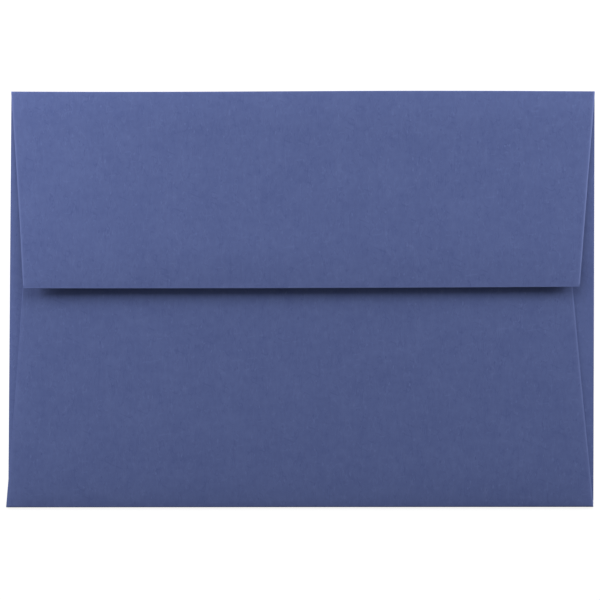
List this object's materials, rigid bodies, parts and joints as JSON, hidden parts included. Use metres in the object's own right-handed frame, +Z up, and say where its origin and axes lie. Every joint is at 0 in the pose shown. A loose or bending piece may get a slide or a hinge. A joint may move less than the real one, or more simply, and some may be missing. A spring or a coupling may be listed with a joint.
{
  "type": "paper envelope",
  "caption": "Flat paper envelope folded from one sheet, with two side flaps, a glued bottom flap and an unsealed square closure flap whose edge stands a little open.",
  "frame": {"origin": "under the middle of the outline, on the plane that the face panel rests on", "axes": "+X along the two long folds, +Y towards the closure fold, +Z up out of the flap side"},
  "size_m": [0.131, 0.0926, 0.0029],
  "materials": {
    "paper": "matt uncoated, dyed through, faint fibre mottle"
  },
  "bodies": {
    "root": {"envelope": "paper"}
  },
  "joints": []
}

* * * *

Output all of the material, please, exactly as it stands.

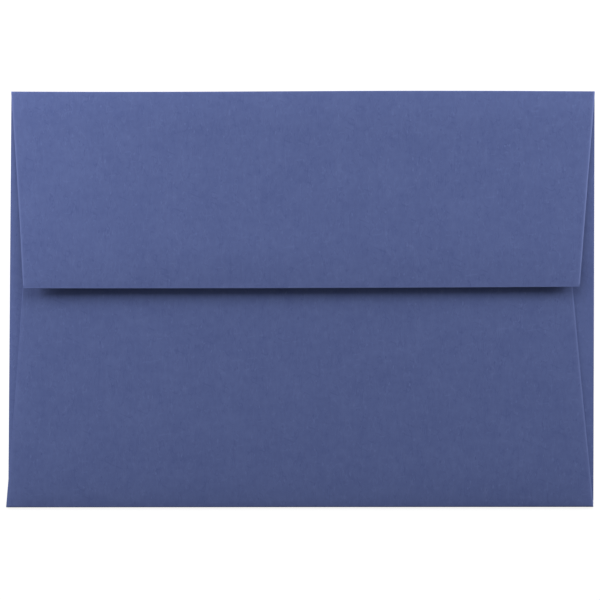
List this object's materials, rigid bodies, parts and joints as JSON, hidden parts included. Use metres in the object's own right-handed frame, +Z up, and say where its origin and axes lie. Every joint is at 0 in the pose shown. A loose or bending piece may get a slide or a hinge. A joint may move less than the real one, or more simply, and some may be missing. A spring or a coupling may be listed with a joint.
{
  "type": "paper envelope",
  "caption": "Flat paper envelope folded from one sheet, with two side flaps, a glued bottom flap and an unsealed square closure flap whose edge stands a little open.",
  "frame": {"origin": "under the middle of the outline, on the plane that the face panel rests on", "axes": "+X along the two long folds, +Y towards the closure fold, +Z up out of the flap side"},
  "size_m": [0.131, 0.0926, 0.0029],
  "materials": {
    "paper": "matt uncoated, dyed through, faint fibre mottle"
  },
  "bodies": {
    "root": {"envelope": "paper"}
  },
  "joints": []
}